O, as a symbol of dis-hope
Over the July fields,
Dissolving, waning,
In spite of its sickle shape,
I saw it and thought it new
In that short moment
That makes all symbols lucky
Before we read them rightly.
Down to the dark it swam,
Down to the dark it moved,
Swift to that cluster of evenings
When curved toward the full it sharpens.
That line: “In that short
moment/That makes all symbols lucky/Before we read them rightly” is
devastating. Did she know how good it was when she wrote it?
I’ll end with a very personal
poem, one that I read and re-read several times when I discovered it. It is
simply incredible, an example of how much poetry can cut to the soul when at
its best. After I first read it, I put the book down and just said wow.
Song For the Last Act
Now that I have your face by heart, I look
Less at its features than its darkening
frame
Where quince and melon, yellow as young
flame,
Lie with quilled dahlias and the shepherd’s
crook.
Beyond, a garden. There, in insolent ease
The lead and marble figures watch the show
Of yet another summer loath to go
Although the scythes hang in the apple trees.
Now that I have your face by heart, I look.
Now that I have your voice by heart, I read
In the black chords upon a dulling page
Music that is not meant for music’s cage,
Whose emblems mix with words that shake and
bleed.
The staves are shuttled over with a stark
Unprinted silence. In a double dream
I must spell out the storm, the running
stream.
The beat’s too swift. The notes shift in the dark.
Now that I have your voice by heart, I read.

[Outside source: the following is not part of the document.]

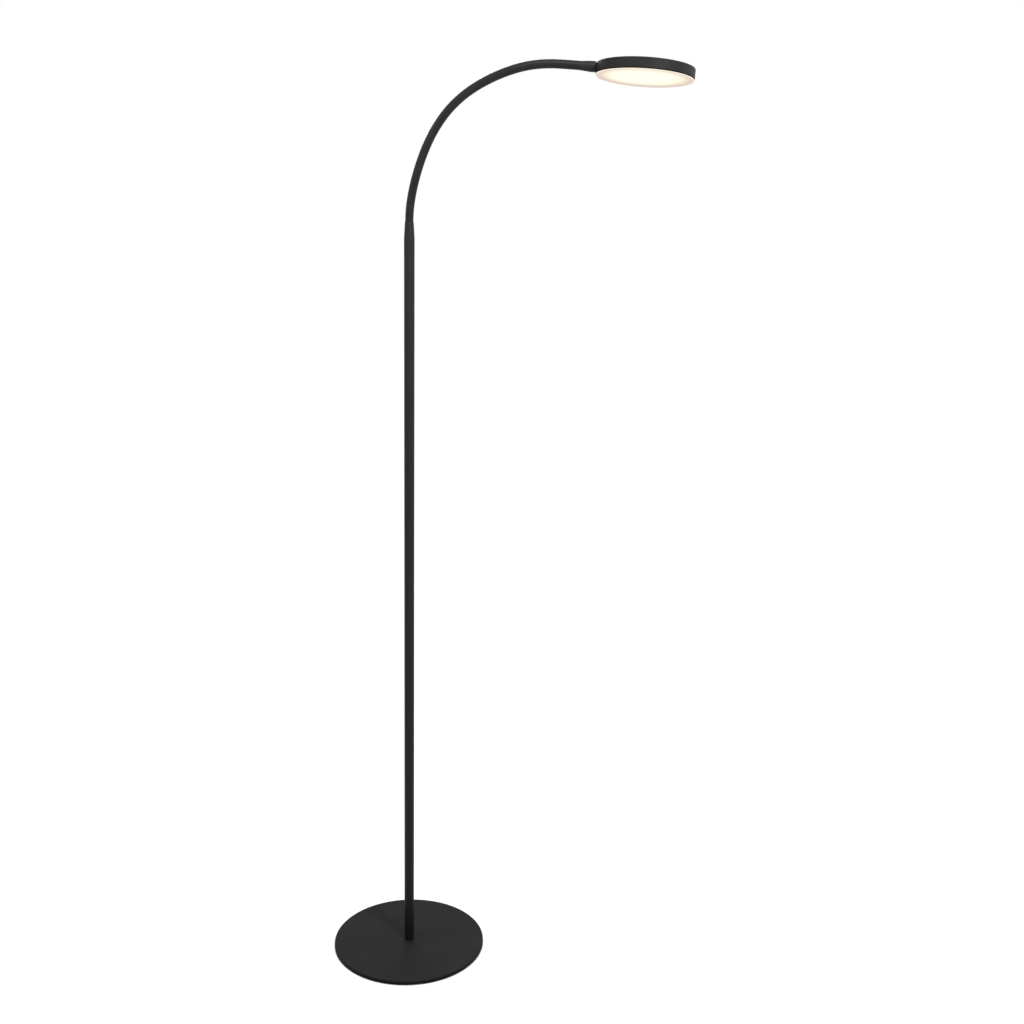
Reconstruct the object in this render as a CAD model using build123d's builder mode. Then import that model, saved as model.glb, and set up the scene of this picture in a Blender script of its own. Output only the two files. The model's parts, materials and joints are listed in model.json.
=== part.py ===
from build123d import *
from math import cos, radians, sin, sqrt, tan
import os

# Gooseneck reading floor lamp. Millimetres, +Z up. The origin is on the floor, on the pole's axis.
# The gooseneck leans towards +X in the plane Y = 0 and carries a flat round head.

# Fits
PIECE_FIT = 0.05          # radial clearance between pieces that don't move on each other
RUNNING_GAP = 0.3         # clearance between pieces that move past each other
SWIVEL_FIT = 0.05         # radial clearance of the swivel stud in its bore

# Base plate and the foam pad that it stands on
base_diameter = 250.0
base_thickness = 6.0
base_edge_radius = 1.2
pad_thickness = 1.0
pad_inset = 4.0           # from the plate's rim to the pad's edge

# Cord way under the plate, which runs from the pole to the rim
cord_azimuth = -35.0
lead_diameter = 3.5
groove_width = 6.0
groove_depth = 4.6
bush_length = 14.0
bush_bore_diameter = 3.6
connector_length = 16.0
connector_width = 9.0
connector_height = 3.4
connector_start = 26.0
lead_bend_radius = 5.2
base_lead_hole_diameter = 4.4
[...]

Now that I have your heart by heart, I see
The wharves with their great ships and
architraves;
The rigging and the cargo and the slaves
On a strange beach under a broken sky.
O not departure, but a voyage done!
The bales stand on the stone; the anchor weeps
Its red rust downward, and the long vine
creeps
Beside the salt herb, in the lengthening sun.
Now that I have your heart by heart, I see.
Louise Bogan is worth checking
out. She had a unique voice, and a bit of an attitude, making for poetry that
subverts even as it embraces tradition.